■ Task instructions: Set down the listing below verbatim, but only from its first line through the line containing "pedestal rests on.".

■ Given material:
--------------------------------------------------

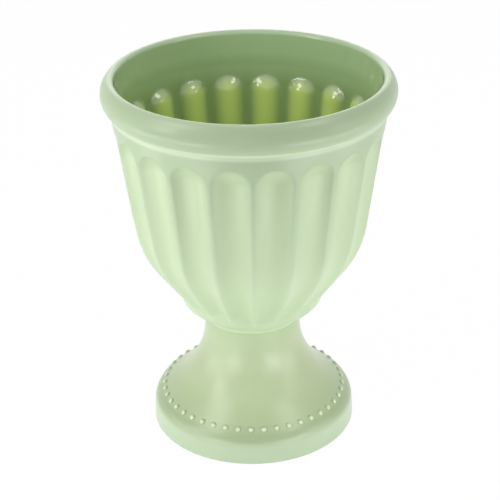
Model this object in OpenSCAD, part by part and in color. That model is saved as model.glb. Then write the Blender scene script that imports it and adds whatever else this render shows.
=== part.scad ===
// Tulip vase: a fluted bowl with a rolled rim that plugs into a flared pedestal.
// Both pieces stand on the same axis. Z = 0 is the plane the pedestal rests on.

/* [Bowl] */
// Height of the rim's top above the seam with the pedestal
bowl_h = 136.9; // [125:0.1:150]
// Radius of the round belly over the arrises
belly_r = 63; // [58:0.1:64]
// Height of the belly's centre above the seam
belly_rise = 68.4; // [64:0.1:72]
// Lean of the straight wall above the belly, in degrees
wall_lean = 7.7; // [5:0.1:10]
// Lean of the straight wall below the belly, in degrees
base_lean = 36.6; // [30:0.2:42]
// Thickness of the bowl's wall between the flutes
bowl_wall = 2.4; // [2:0.1:3]

/* [Rim] */
// Reach of the roll past the line of the wall
rim_reach = 3.27; // [2.5:0.01:4]
// Width of the rim, from the mouth to the outside of the roll
rim_w = 7.2; // [6.5:0.1:9]
// Radius of the roll's section
roll_r = 9.7; // [8:0.1:12]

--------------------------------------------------

■ Completed task:
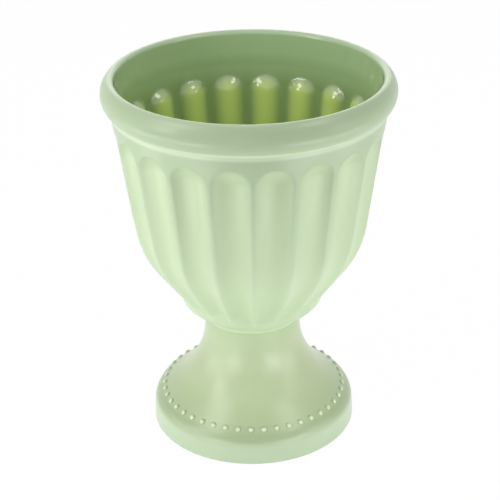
Model this object in OpenSCAD, part by part and in color. That model is saved as model.glb. Then write the Blender scene script that imports it and adds whatever else this render shows.
=== part.scad ===
// Tulip vase: a fluted bowl with a rolled rim that plugs into a flared pedestal.
// Both pieces stand on the same axis. Z = 0 is the plane the pedestal rests on.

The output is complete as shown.